|
|
-
Please define blacklisting, graylisting, and excluded nodes in Hadoop 1.0.3Dan F 2013-02-22, 06:28
At the top of the job tracker in Hadoop, it reports blacklisted,
greylisted, and excluded nodes. (We are using Amazon EMR AMI 2.3.1, which is Hadoop 1.0.3 I believe.) Hadoop docs<http://hadoop.apache.org/docs/r1.0.4/cluster_setup.html#Monitoring+Health+of+TaskTracker+Nodes> say nodes can be blacklisted by a monitoring script.
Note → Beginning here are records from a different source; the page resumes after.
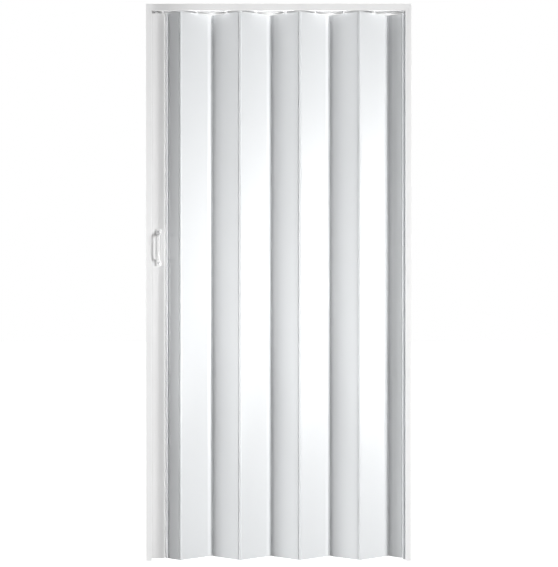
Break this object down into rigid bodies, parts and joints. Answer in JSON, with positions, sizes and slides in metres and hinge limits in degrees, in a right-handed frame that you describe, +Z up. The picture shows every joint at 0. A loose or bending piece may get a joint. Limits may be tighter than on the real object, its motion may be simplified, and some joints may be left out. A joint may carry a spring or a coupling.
{
  "type": "accordion door",
  "caption": "Folding door of narrow hollow panels joined by full-height edge hinges, hung from a top track, with a pull handle on its lead post.",
  "frame": {"origin": "on the floor in the middle of the doorway, in the middle plane of the track", "axes": "+X to the right as seen from the front, towards the wall jamb; -Y to the front; +Z up"},
  "size_m": [1, 0.067, 2.1],
  "materials": {
    "panel": "satin",
    "frame": "satin",
    "handle": "gloss",
    "fittings": "matt",
    "magnet": "matt",
    "steel": "brushed"
  },
  "bodies": {
    "frame": {"top_track": "frame", "strike_jamb": "frame", "wall_jamb": "frame", "corner_brackets": "fittings", "wall_hinge_strip": "panel", "keeper_strip": "steel"},
    "wall_half": {"wall_half_panel": "panel"},
    "fold_panel_7": {"panel_7": "panel", "glider_7": "fittings"},
    "fold_panel_6": {"panel_6": "panel", "glider_6": "fittings"},
    "fold_panel_5": {"panel_5": "panel", "glider_5": "fittings"},
    "fold_panel_4": {"panel_4": "panel", "glider_4": "fittings"},
    "fold_panel_3": {"panel_3": "panel", "glider_3": "fittings"},
    "fold_panel_2": {"panel_2": "panel", "glider_2": "fittings"},
    "fold_panel_1": {"panel_1": "panel", "glider_1": "fittings"},
    "lead_half": {"lead_half_panel": "panel"},
    "post": {"lead_post": "panel", "post_carriage": "fittings", "post_bottom_cap": "fittings", "magnet_strip": "magnet", "front_handle": "handle", "rear_handle": "handle", "handle_screws": "steel"}
  },
  "joints": [
    {"name": "wall_hinge", "type": "hinge", "parent": "frame", "child": "wall_half", "pos_m": [0.474, 0, 0], "axis": [0, 0, -1], "range_deg": [0, 54]},
    {"name": "fold_1", "type": "hinge", "parent": "wall_half", "child": "fold_panel_7", "pos_m": [0.41787, 0.02499, 0], "axis": [0, 0, 1], "range_deg": [0, 108]},
    {"name": "fold_2", "type": "hinge", "parent": "fold_panel_7", "child": "fold_panel_6", "pos_m": [0.30562, -0.02499, 0], "axis": [0, 0, -1], "range_deg": [0, 108]},
    {"name": "fold_3", "type": "hinge", "parent": "fold_panel_6", "child": "fold_panel_5", "pos_m": [0.19337, 0.02499, 0], "axis": [0, 0, 1], "range_deg": [0, 108]},
    {"name": "fold_4", "type": "hinge", "parent": "fold_panel_5", "child": "fold_panel_4", "pos_m": [0.08113, -0.02499, 0], "axis": [0, 0, -1], "range_deg": [0, 108]},
    {"name": "fold_5", "type": "hinge", "parent": "fold_panel_4", "child": "fold_panel_3", "pos_m": [-0.03112, 0.02499, 0], "axis": [0, 0, 1], "range_deg": [0, 108]},
    {"name": "fold_6", "type": "hinge", "parent": "fold_panel_3", "child": "fold_panel_2", "pos_m": [-0.14338, -0.02499, 0], "axis": [0, 0, -1], "range_deg": [0, 108]},
    {"name": "fold_7", "type": "hinge", "parent": "fold_panel_2", "child": "fold_panel_1", "pos_m": [-0.25562, 0.02499, 0], "axis": [0, 0, 1], "range_deg": [0, 108]},
    {"name": "fold_8", "type": "hinge", "parent": "fold_panel_1", "child": "lead_half", "pos_m": [-0.36788, -0.02499, 0], "axis": [0, 0, -1], "range_deg": [0, 108]},
    {"name": "post_hinge", "type": "hinge", "parent": "lead_half", "child": "post", "pos_m": [-0.424, 0, 0], "axis": [0, 0, 1], "range_deg": [0, 54]}
  ],
  "couplings": [
    {"joint": "fold_1", "follows": "wall_hinge", "ratio": 2},
    {"joint": "fold_2", "follows": "wall_hinge", "ratio": 2},
    {"joint": "fold_3", "follows": "wall_hinge", "ratio": 2},
    {"joint": "fold_4", "follows": "wall_hinge", "ratio": 2},
    {"joint": "fold_5", "follows": "wall_hinge", "ratio": 2},
    {"joint": "fold_6", "follows": "wall_hinge", "ratio": 2},
    {"joint": "fold_7", "follows": "wall_hinge", "ratio": 2},
    {"joint": "fold_8", "follows": "wall_hinge", "ratio": 2},
    {"joint": "post_hinge", "follows": "wall_hinge", "ratio": 1}
  ]
}
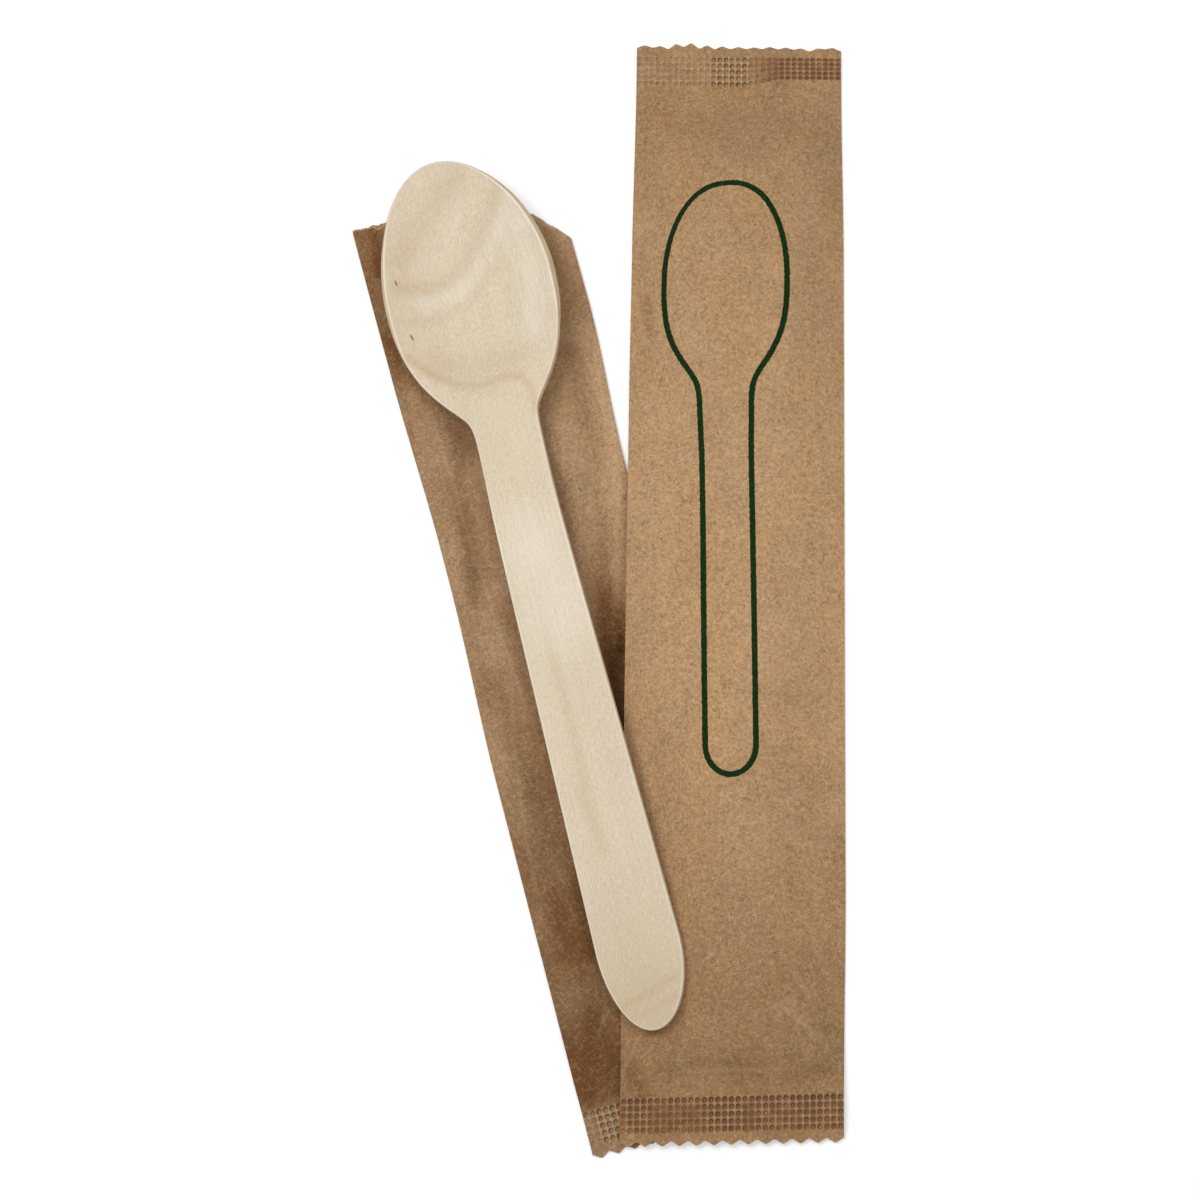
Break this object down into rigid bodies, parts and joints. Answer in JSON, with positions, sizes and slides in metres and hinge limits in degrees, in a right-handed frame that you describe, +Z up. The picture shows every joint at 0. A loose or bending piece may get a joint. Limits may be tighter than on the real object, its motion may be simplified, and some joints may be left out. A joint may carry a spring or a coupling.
{
  "type": "wooden cutlery pack",
  "caption": "Flat wooden spoon lying across its torn-open kraft paper sleeve and a second sleeve still sealed, with crimped zigzag ends.",
  "frame": {"origin": "middle of the pack's footprint, on the surface it lies on", "axes": "+Y along the sealed sachet, towards the bowl end of the spoon; +Z up out of the surface"},
  "size_m": [0.0904, 0.2004, 0.0091],
  "materials": {
    "wood": "unfinished birch veneer, matt",
    "opened_paper": "uncoated brown kraft paper, creased",
    "sealed_paper": "uncoated brown kraft paper with a dark green printed outline"
  },
  "bodies": {
    "root": {"wooden_spoon": "wood", "opened_wrapper": "opened_paper", "sealed_sachet": "sealed_paper"}
  },
  "joints": []
}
It does not say if there is a default monitoring script, or what it might do. mapr<http://www.mapr.com/doc/display/MapR/mapred-site.xml#mapred-site.xml-mapred.max.tracker.blacklists> says a task tracker is blacklisted if a node is blacklisted by mapred.max.tracker.blacklists jobs. (It says a task tracker is blacklisted from a job if it is blacklisted mapred.max.tracker.failures times in a job.) So which is it: monitoring script; this blacklist-per-job, then across jobs; both; some other mechanism? Is there a definitive source of this information? If I look in Jira (MAPREDUCE-1966) and the source code (JobTracker.java), it looks as if nodes blacklisted as mapr described (4 times in a job, then across 4 jobs) were changed to graylisting because there was debate over the heuristics. However, it's unclear to me if that affects 1.0.3. "Fixed version" in Jira shows "unresolved." And what about excluded? Please rigorously define blacklisting, greylisting, excluded nodes for 1.0.3, preferably with a ref. Thanks! |